My seat, 2-D, was a solo chair all the way in the rear of the carriage. As a mildly antisocial traveller, I certainly appreciated being assigned this little haven of peace and relative isolation, as far removed from the other passengers as is possible on this train (apart from, say, locking oneself up in the toilet).
Angry Usagi (my travel mascot) seems just as pleased as I was with the private setting of this corner seat.
Comfortable surroundings indeed – but this isn’t the highlight of the train. For that, we’ll need to head just a little further aft.
Walking past a set of luggage racks…
…I emerged onto a small balcony overlooking a high-ceilinged lounge, fitted with massive windows and outward-facing wooden benches.

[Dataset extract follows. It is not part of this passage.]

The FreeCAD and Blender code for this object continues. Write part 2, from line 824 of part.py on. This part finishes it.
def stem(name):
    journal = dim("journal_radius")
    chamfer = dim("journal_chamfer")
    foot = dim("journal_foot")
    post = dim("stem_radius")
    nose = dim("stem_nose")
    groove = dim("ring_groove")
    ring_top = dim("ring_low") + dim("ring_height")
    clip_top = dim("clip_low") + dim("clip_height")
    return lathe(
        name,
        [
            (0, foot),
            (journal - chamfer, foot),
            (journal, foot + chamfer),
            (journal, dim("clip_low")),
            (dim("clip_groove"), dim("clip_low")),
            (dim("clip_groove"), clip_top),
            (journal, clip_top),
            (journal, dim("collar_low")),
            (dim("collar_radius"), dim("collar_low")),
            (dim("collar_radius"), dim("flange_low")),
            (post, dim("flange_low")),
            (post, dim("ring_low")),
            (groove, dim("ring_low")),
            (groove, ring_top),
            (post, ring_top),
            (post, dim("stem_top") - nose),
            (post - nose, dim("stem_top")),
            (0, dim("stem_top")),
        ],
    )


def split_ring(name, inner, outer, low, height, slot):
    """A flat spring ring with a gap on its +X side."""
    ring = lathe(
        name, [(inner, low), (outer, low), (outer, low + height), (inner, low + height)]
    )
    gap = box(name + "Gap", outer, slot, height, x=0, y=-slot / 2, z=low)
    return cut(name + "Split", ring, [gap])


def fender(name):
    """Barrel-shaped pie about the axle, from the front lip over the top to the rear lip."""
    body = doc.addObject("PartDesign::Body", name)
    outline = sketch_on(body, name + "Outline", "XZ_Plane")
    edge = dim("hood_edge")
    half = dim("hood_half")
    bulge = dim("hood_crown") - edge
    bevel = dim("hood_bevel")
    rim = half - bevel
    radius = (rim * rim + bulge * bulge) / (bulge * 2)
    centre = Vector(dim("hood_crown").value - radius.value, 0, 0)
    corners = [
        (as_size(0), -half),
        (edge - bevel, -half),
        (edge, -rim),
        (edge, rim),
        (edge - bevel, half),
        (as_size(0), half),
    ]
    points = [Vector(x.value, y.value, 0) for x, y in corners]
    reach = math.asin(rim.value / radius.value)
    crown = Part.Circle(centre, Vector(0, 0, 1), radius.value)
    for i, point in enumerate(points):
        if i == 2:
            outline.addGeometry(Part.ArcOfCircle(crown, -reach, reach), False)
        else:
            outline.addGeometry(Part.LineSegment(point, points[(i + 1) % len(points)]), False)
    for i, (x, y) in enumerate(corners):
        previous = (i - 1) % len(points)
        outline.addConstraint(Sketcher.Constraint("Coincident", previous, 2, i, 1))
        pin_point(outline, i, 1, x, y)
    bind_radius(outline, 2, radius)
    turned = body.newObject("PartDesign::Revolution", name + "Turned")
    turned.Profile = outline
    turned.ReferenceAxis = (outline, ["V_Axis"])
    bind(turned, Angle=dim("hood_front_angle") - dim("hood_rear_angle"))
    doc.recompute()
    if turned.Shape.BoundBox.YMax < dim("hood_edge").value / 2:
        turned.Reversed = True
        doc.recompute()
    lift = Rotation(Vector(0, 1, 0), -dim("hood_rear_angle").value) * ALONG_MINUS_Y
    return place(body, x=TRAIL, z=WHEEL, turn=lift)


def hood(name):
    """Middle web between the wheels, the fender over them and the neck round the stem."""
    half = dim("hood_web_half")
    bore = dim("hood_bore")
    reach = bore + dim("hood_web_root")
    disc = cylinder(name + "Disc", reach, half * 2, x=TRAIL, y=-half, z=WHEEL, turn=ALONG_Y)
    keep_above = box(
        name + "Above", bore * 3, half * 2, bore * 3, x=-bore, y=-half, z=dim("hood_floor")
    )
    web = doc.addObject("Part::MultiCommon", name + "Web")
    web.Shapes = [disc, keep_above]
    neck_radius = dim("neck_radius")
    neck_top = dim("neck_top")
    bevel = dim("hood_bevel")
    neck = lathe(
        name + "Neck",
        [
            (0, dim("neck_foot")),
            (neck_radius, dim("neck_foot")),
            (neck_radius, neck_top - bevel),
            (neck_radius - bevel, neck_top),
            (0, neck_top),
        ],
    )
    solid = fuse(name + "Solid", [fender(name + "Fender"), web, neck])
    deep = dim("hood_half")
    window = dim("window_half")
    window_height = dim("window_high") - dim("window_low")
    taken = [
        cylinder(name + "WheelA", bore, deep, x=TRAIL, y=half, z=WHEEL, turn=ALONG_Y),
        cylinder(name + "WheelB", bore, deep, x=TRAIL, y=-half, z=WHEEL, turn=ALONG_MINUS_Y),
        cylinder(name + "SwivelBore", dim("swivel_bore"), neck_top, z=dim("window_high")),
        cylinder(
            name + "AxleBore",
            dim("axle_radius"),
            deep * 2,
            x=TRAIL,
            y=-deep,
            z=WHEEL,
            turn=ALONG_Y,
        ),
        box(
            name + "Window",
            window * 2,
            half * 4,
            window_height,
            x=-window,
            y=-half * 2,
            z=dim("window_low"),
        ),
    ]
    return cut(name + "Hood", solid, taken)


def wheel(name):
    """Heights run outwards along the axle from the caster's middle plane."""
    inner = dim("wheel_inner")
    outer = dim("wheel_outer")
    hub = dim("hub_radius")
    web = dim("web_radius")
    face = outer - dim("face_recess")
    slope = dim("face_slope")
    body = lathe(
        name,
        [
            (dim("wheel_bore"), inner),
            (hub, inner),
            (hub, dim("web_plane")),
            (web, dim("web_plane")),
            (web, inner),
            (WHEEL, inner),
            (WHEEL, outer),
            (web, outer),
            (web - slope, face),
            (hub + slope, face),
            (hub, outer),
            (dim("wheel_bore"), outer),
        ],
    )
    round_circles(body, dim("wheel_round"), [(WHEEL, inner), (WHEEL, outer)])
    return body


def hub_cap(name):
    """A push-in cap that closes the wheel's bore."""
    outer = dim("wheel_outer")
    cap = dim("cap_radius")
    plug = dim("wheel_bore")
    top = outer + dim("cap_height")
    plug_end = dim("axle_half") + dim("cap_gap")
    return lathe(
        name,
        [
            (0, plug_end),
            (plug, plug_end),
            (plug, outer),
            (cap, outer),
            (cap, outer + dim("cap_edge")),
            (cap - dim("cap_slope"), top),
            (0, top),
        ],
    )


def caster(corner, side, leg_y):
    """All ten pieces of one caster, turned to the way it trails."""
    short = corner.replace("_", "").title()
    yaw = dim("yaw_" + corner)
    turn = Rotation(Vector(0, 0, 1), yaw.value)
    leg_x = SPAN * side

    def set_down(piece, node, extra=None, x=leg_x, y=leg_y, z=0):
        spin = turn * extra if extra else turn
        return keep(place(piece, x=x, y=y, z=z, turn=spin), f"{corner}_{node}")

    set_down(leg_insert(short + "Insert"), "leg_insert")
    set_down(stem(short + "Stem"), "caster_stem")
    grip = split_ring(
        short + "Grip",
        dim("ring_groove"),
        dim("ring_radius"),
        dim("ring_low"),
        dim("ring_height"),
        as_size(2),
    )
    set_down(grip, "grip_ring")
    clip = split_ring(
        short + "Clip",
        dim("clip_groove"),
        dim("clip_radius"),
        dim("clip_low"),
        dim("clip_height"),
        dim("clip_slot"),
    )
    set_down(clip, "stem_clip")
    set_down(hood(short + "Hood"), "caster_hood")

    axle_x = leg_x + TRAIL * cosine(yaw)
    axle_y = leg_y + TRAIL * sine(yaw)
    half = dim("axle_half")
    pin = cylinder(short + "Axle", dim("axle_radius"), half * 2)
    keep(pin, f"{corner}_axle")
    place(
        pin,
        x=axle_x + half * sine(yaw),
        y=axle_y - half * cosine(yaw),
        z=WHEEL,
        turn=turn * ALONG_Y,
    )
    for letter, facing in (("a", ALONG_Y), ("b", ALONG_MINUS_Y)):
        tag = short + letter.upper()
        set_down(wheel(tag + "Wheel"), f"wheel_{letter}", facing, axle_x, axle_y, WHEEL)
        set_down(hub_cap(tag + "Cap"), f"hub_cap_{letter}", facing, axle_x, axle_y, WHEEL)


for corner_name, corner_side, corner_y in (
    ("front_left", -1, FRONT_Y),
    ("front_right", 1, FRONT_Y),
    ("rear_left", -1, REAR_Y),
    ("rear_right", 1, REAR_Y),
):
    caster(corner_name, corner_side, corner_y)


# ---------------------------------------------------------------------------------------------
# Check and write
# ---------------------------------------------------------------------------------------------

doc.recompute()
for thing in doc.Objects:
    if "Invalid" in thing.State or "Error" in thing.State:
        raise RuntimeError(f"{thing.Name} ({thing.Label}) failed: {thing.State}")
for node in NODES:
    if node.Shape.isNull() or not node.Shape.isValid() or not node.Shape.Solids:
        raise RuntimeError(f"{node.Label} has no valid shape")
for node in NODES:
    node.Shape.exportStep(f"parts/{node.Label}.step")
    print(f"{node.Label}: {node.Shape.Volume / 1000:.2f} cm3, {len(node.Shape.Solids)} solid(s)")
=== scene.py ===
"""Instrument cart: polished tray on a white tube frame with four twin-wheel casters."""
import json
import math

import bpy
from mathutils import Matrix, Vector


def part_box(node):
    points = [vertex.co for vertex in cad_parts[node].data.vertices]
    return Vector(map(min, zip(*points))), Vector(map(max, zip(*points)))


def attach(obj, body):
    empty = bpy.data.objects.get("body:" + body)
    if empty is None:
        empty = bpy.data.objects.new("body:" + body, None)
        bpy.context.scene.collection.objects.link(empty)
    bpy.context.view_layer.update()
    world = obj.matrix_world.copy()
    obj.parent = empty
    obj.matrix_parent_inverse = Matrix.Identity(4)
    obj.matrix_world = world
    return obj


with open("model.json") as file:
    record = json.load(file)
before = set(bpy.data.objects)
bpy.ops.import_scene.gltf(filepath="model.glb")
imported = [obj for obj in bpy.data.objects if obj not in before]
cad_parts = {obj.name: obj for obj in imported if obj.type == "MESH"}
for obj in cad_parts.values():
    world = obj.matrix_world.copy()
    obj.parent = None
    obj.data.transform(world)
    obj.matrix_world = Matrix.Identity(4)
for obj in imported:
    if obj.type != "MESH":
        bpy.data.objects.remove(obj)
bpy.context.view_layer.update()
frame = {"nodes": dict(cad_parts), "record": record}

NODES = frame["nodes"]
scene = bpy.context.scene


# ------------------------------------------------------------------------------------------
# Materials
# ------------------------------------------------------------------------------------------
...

The seats in this soaring space aren’t assigned, and are available for use by any passenger on a first-come-first-served basis.
Further aft of the lounge is the buffet car, set up as a little café where food and beverages (as well as souvenirs) can be purchased.
Alongside the usual sandwiches and light snacks, there’s a small selection of bentō on offer for those hoping to tuck into something more substantial.
My choice for the journey: a ゆふいんわっぱ (Yufuin-wappa) bentō, 720 yen.
A complimentary sweet will be offered to you at your seat. It’s not much, but hey, I’m not one to turn down a freebie.
The Yufuin no Mori might be a rather slow means of getting from Fukuoka to Beppu and back … but what it lacks in speed, it more than makes up for in terms of luxury and comfort. And with surroundings as lovely as these – both inside the train and outside, with the magnificent countryside of northern Kyūshū rolling gently past the large picture windows – I’d actually appreciate more time on the rails in order to better enjoy the journey.
If my sightseeing schedule leaves time to spare for a leisurely commute, would I board this train again? Gladly.